The sociological studies, first-hand reports from teachers and testimony of kids themselves reveal a picture of students of all ages who lack resilience, courage, drive, determination. They want their learning style served on a platter, their neurodivergent needs catered to,
their fragile emotions coddled.
I believe in all of the above—up to a point. I call it the 50-yard line, where I do my part to understand their needs and they do their part to step up to work through their challenges. That’s where we meet. But if one of us has to move further down the field, I prefer it to be the student. I’ll only teach them for a year or more, but they’re the ones who need to cultivate their lifetime learning habits and develop the strength, resilience, determination to meet life’s inevitable storms head-on.
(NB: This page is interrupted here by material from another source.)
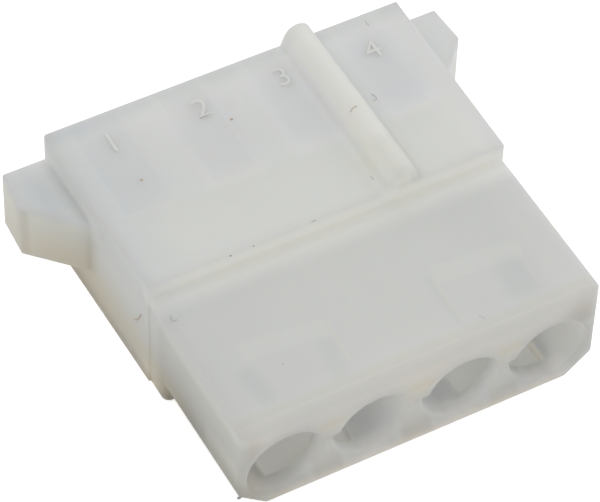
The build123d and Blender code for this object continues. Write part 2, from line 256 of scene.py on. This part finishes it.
grain_bump = tree.nodes.new("ShaderNodeBump")
grain_bump.inputs["Strength"].default_value = 0.12
grain_bump.inputs["Distance"].default_value = 0.01 * mm
tree.links.new(grain_place.outputs["Object"], grain.inputs["Vector"])
tree.links.new(grain.outputs["Fac"], grain_bump.inputs["Height"])
soft_edge = tree.nodes.new("ShaderNodeBevel")
soft_edge.samples = 2
soft_edge.inputs["Radius"].default_value = 0.9 * mm
tree.links.new(soft_edge.outputs["Normal"], grain_bump.inputs["Normal"])
tree.links.new(grain_bump.outputs["Normal"], shader.inputs["Normal"])

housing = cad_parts["housing"]
for slot in range(max(1, len(housing.material_slots))):
    if len(housing.material_slots) <= slot:
        housing.data.materials.append(nylon)
    housing.material_slots[slot].material = nylon


# Raised circuit digits stand on the top wall, one over each wire cavity, 1.3 mm tall and 0.02 mm proud. They were
# engraved in the die, so the strokes' steep edges are polished and glossier; their lighter tone is a painted glint.
rib_rise = 1.1 * mm
body_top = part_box("housing")[1].z - rib_rise
digit_height = 1.3 * mm
digit_rise = 0.02 * mm
stroke_half = 0.02
steep = 0.5
digit_cloud = 0.98
digit_places = (("1", -7.55, 8.38), ("2", -2.38, 8.42), ("3", 2.38, 8.46), ("4", 7.52, 8.0))

digit_face = bpy.data.materials.new("digit_face")
digit_edge_painted_glint = bpy.data.materials.new("digit_edge_painted_glint")
for paint, tone, gloss in (
    (digit_face, (0.875, 0.89, 0.86, 1.0), 0.55),
    # The steep edges' lighter tone is a painted glint.
    (digit_edge_painted_glint, (0.93, 0.94, 0.92, 1.0), 0.3),
):
    paint.use_nodes = True
    tree = paint.node_tree
    shader = tree.nodes["Principled BSDF"]
    shader.inputs["Roughness"].default_value = gloss
    shader.inputs["Specular IOR Level"].default_value = 0.25
    clouded = tree.nodes.new("ShaderNodeGroup")
    clouded.node_tree = cloud
    clouded.inputs["Light"].default_value = tone
    clouded.inputs["Dark"].default_value = [value * digit_cloud for value in tone[:3]] + [1.0]
    tree.links.new(clouded.outputs["Color"], shader.inputs["Base Color"])

for digit, x, y in digit_places:
    text = bpy.data.curves.new(f"digit_{digit}", "FONT")
    text.body = digit
    text.align_x = "CENTER"
    text.align_y = "CENTER"
    text.size = 1.0
    text.extrude = stroke_half
    text.bevel_depth = stroke_half
    text.bevel_resolution = 1
    text.offset = -stroke_half
    text.resolution_u = 6
    writing = bpy.data.objects.new(f"digit_{digit}_outline", text)
    mesh = bpy.data.meshes.new_from_object(writing)
    bpy.data.objects.remove(writing)
    low = min(v.co.y for v in mesh.vertices)
    high = max(v.co.y for v in mesh.vertices)
    scale = digit_height / (high - low)
    mesh.transform(Matrix.Diagonal((scale, scale, digit_rise / (2 * stroke_half), 1.0)))
    mesh.transform(Matrix.Translation((x * mm, y * mm, body_top)))
    mesh.materials.clear()
    mesh.materials.append(digit_face)
    mesh.materials.append(digit_edge_painted_glint)
    for face in mesh.polygons:
        face.material_index = 1 if abs(face.normal.y) > steep else 0
    piece = bpy.data.objects.new(f"digit_{digit}", mesh)
    bpy.context.scene.collection.objects.link(piece)
    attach(piece, "root")


# Dirt from handling: specks of brown dust and short dark fibres, which lie on the top, the nose and one side.
# Each fibre is a thin bent thread and each speck a flattened grain, sunk halfway into the surface. The nub is a
# bit of flash at the corner of the nose's chamfer.
dirt_size = 9000.0
dirt_cloud = 0.7

dust = bpy.data.materials.new("brown_dust")
fibre = bpy.data.materials.new("dark_fibre")
for paint, tone in ((dust, (0.72, 0.60, 0.46, 1.0)), (fibre, (0.60, 0.61, 0.59, 1.0))):
    paint.use_nodes = True
    tree = paint.node_tree
    shader = tree.nodes["Principled BSDF"]
    shader.inputs["Roughness"].default_value = 0.8
    clouded = tree.nodes.new("ShaderNodeGroup")
    clouded.node_tree = cloud
    clouded.inputs["Size"].default_value = dirt_size
    clouded.inputs["Light"].default_value = tone
    clouded.inputs["Dark"].default_value = [value * dirt_cloud for value in tone[:3]] + [1.0]
    tree.links.new(clouded.outputs["Color"], shader.inputs["Base Color"])

specks = (
    ("speck_strip_1", (-7.36, 5.49, 7.56), 0.075, dust),
    ("speck_strip_2", (-1.37, 7.06, 7.56), 0.075, dust),
    ("speck_rib_end", (4.12, -0.56, 8.5), 0.06, fibre),
    ("speck_right_edge", (10.0, 9.42, 7.5), 0.05, dust),
    ("speck_step_1", (-5.68, -0.95, 7.45), 0.06, fibre),
    ("speck_step_2", (-4.36, -0.93, 7.47), 0.05, fibre),
    ("speck_front", (-2.73, -10.4, 6.5), 0.05, fibre),
    ("speck_nose", (-6.3, -7.6, 6.535), 0.06, fibre),
    ("flash_nub", (-10.17, -10.44, 1.42), 0.1, fibre),
)
speck_form = (1.25, 0.85, 0.5)
for name, middle, radius, paint in specks:
    form = bmesh.new()
    bmesh.ops.create_icosphere(form, subdivisions=2, radius=radius * mm)
    bmesh.ops.scale(form, vec=speck_form, verts=form.verts)
    bmesh.ops.translate(form, vec=[value * mm for value in middle], verts=form.verts)
    mesh = bpy.data.meshes.new(name)
    form.to_mesh(mesh)
    form.free()
    mesh.materials.append(paint)
    piece = bpy.data.objects.new(name, mesh)
    bpy.context.scene.collection.objects.link(piece)
    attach(piece, "root")

threads = (
    ("thread_right", ((5.9, 5.3, 7.57), (5.97, 5.11, 7.57), (5.99, 4.9, 7.57), (5.86, 4.81, 7.57), (5.69, 4.83, 7.57)),
     0.022, fibre),
    ("thread_rear", ((8.2, 10.0, 7.57), (8.13, 9.87, 7.57), (8.2, 9.64, 7.57)), 0.016, fibre),
    ("thread_rib", ((3.86, 3.96, 8.5), (4.0, 4.05, 8.58), (4.14, 4.05, 8.64), (4.27, 4.04, 8.665)), 0.03, dust),
    ("thread_rib_foot", ((3.04, 0.36, 7.57), (3.1, 0.22, 7.57), (3.08, 0.08, 7.57)), 0.016, fibre),
    ("thread_step", ((-1.05, -0.91, 7.52), (-0.8, -0.91, 7.52)), 0.02, fibre),
    ("thread_nose_left", ((-9.78, -2.36, 6.57), (-9.85, -2.61, 6.57), (-9.8, -2.78, 6.57), (-9.57, -2.72, 6.57)),
     0.02, fibre),
    ("thread_nose_front", ((3.79, -9.36, 6.57), (3.89, -9.59, 6.57), (3.93, -9.72, 6.57)), 0.012, fibre),
    ("thread_side", ((-10.34, 0.52, 3.52), (-10.33, 0.24, 3.71), (-10.32, 0.01, 4.15), (-10.31, -0.16, 4.61)),
     0.03, dust),
)
for name, line, radius, paint in threads:
    curve = bpy.data.curves.new(name, "CURVE")
    curve.dimensions = "3D"
    curve.bevel_depth = radius * mm
    curve.bevel_resolution = 1
    curve.use_fill_caps = True
    spline = curve.splines.new("NURBS")
    spline.points.add(len(line) - 1)
    for point, place in zip(spline.points, line):
        point.co = (*[value * mm for value in place], 1.0)
    spline.order_u = 3
    spline.use_endpoint_u = True
    outline = bpy.data.objects.new(f"{name}_line", curve)
    mesh = bpy.data.meshes.new_from_object(outline)
    bpy.data.objects.remove(outline)
    mesh.materials.clear()
    mesh.materials.append(paint)
    piece = bpy.data.objects.new(name, mesh)
    bpy.context.scene.collection.objects.link(piece)
    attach(piece, "root")


# Floor: a plain white sheet under the part. It shows white to the camera and keeps the part's soft shadow. Under
# the nose the lift fades out, so that the pockets over it show shade.
sheet_half = 1.5
open_lift = 0.72
shade_lift = 0.06

floor_mesh = bpy.data.meshes.new("floor")
floor_form = bmesh.new()
bmesh.ops.create_grid(floor_form, x_segments=1, y_segments=1, size=sheet_half)
floor_form.to_mesh(floor_mesh)
floor_form.free()
floor_paint = bpy.data.materials.new("white_sheet")
floor_paint.use_nodes = True
tree = floor_paint.node_tree
shader = tree.nodes["Principled BSDF"]
shader.inputs["Base Color"].default_value = (0.885, 0.880, 0.878, 1.0)
shader.inputs["Roughness"].default_value = 0.9
shader.inputs["Specular IOR Level"].default_value = 0.1
shader.inputs["Emission Color"].default_value = (1.0, 1.0, 1.0, 1.0)
rays = tree.nodes.new("ShaderNodeLightPath")
seen = tree.nodes.new("ShaderNodeMath")
seen.operation = "MAXIMUM"
shade = tree.nodes.new("ShaderNodeGroup")
shade.node_tree = light_and_shade_patch
shade.inputs["Middle"].default_value = (0.0, -7.2 * mm, 0.0)
shade.inputs["Half"].default_value = (8.3 * mm, 2.4 * mm, 0.0)
shade.inputs["Soft"].default_value = 0.9 * mm
sheet_lift = tree.nodes.new("ShaderNodeMapRange")
sheet_lift.inputs["To Min"].default_value = open_lift
sheet_lift.inputs["To Max"].default_value = shade_lift
clear = tree.nodes.new("ShaderNodeMath")
clear.operation = "MAXIMUM"
lift = tree.nodes.new("ShaderNodeMath")
lift.operation = "MULTIPLY"
tree.links.new(rays.outputs["Is Camera Ray"], seen.inputs[0])
tree.links.new(rays.outputs["Is Glossy Ray"], seen.inputs[1])
tree.links.new(shade.outputs["Mask"], sheet_lift.inputs["Value"])
tree.links.new(seen.outputs["Value"], clear.inputs[0])
tree.links.new(rays.outputs["Is Transmission Ray"], clear.inputs[1])
tree.links.new(clear.outputs["Value"], lift.inputs[0])
tree.links.new(sheet_lift.outputs["Result"], lift.inputs[1])
tree.links.new(lift.outputs["Value"], shader.inputs["Emission Strength"])
floor_mesh.materials.append(floor_paint)
floor = bpy.data.objects.new("floor", floor_mesh)
bpy.context.scene.collection.objects.link(floor)


# Light: one broad soft box above and behind to the right, and an even sky that fills the near sides.
key_place = Vector((0.12, 0.14, 0.32))
key_width = 0.22
key_power = 0.10
sky_left = 0.52
sky_right = 0.76

lamp = bpy.data.lights.new("key_box", "AREA")
lamp.shape = "SQUARE"
lamp.size = key_width
lamp.energy = key_power
box = bpy.data.objects.new("key_box", lamp)
box.location = key_place
box.rotation_euler = key_place.to_track_quat("Z", "Y").to_euler()
box.visible_camera = False
bpy.context.scene.collection.objects.link(box)

world = bpy.data.worlds.new("studio")
world.use_nodes = True
tree = world.node_tree
sky = tree.nodes["Background"]
sky.inputs["Color"].default_value = (1.0, 1.0, 1.0, 1.0)
sky_rays = tree.nodes.new("ShaderNodeLightPath")
sky_way = tree.nodes.new("ShaderNodeTexCoord")
sky_sides = tree.nodes.new("ShaderNodeSeparateXYZ")
sky_fall = tree.nodes.new("ShaderNodeMapRange")
sky_fall.inputs["From Min"].default_value = -1.0
sky_fall.inputs["To Min"].default_value = sky_left
sky_fall.inputs["To Max"].default_value = sky_right
sky_level = tree.nodes.new("ShaderNodeMix")
sky_level.inputs["B"].default_value = 1.0
sky_glint = tree.nodes.new("ShaderNodeMath")
sky_glint.operation = "MAXIMUM"
sky_seen = tree.nodes.new("ShaderNodeMath")
sky_seen.operation = "MAXIMUM"
tree.links.new(sky_way.outputs["Generated"], sky_sides.inputs["Vector"])
tree.links.new(sky_sides.outputs["X"], sky_fall.inputs["Value"])
tree.links.new(sky_rays.outputs["Is Camera Ray"], sky_glint.inputs[0])
tree.links.new(sky_rays.outputs["Is Glossy Ray"], sky_glint.inputs[1])
tree.links.new(sky_glint.outputs["Value"], sky_seen.inputs[0])
tree.links.new(sky_rays.outputs["Is Transmission Ray"], sky_seen.inputs[1])
tree.links.new(sky_seen.outputs["Value"], sky_level.inputs["Factor"])
tree.links.new(sky_fall.outputs["Result"], sky_level.inputs["A"])
tree.links.new(sky_level.outputs["Result"], sky.inputs["Strength"])
bpy.context.scene.world = world


# Camera: a long lens from the front left and above, at the photograph's place and tilt.
camera_place = (-0.062535, -0.104706, 0.146737)
camera_azimuth = -30.39
camera_elevation = 49.55
camera_roll = 2.22
focal_length = 220.298

lens = bpy.data.cameras.new("camera")
lens.sensor_width = 36.0
lens.lens = focal_length
lens.clip_start = 0.01
camera = bpy.data.objects.new("camera", lens)
turn = Matrix.Rotation(radians(camera_azimuth), 4, "Z")
turn = turn @ Matrix.Rotation(radians(90.0 - camera_elevation), 4, "X")
turn = turn @ Matrix.Rotation(radians(camera_roll), 4, "Z")
camera.matrix_world = Matrix.Translation(camera_place) @ turn
bpy.context.scene.collection.objects.link(camera)
bpy.context.scene.camera = camera
bpy.context.scene.view_settings.view_transform = "Standard"

# Light goes round inside the wells many times before it leaves them.
bpy.context.scene.cycles.max_bounces = 12
bpy.context.scene.cycles.diffuse_bounces = 12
The excessive coddling teachers are being encouraged to offer does exactly no one any good. Especially in these days where public policy is shaping itself around not disturbing the children. God forbid that they’re uncomfortable learning what people of one skin color have done to the other, when people of one gender have done to the other, what people of one privileged class have done to the other. If no unrest is set in motion, no shaking up happening in the lesson, no sense of disturbance or agitation, education is mere baby-sitting and mindless entertainment.
So to re-affirm my personal mission statement, I turn to The Irish journalist and humorist Finley Peter Dunne:
“The job of a journalist (teacher) is to afflict the comfortable and comfort the afflicted.”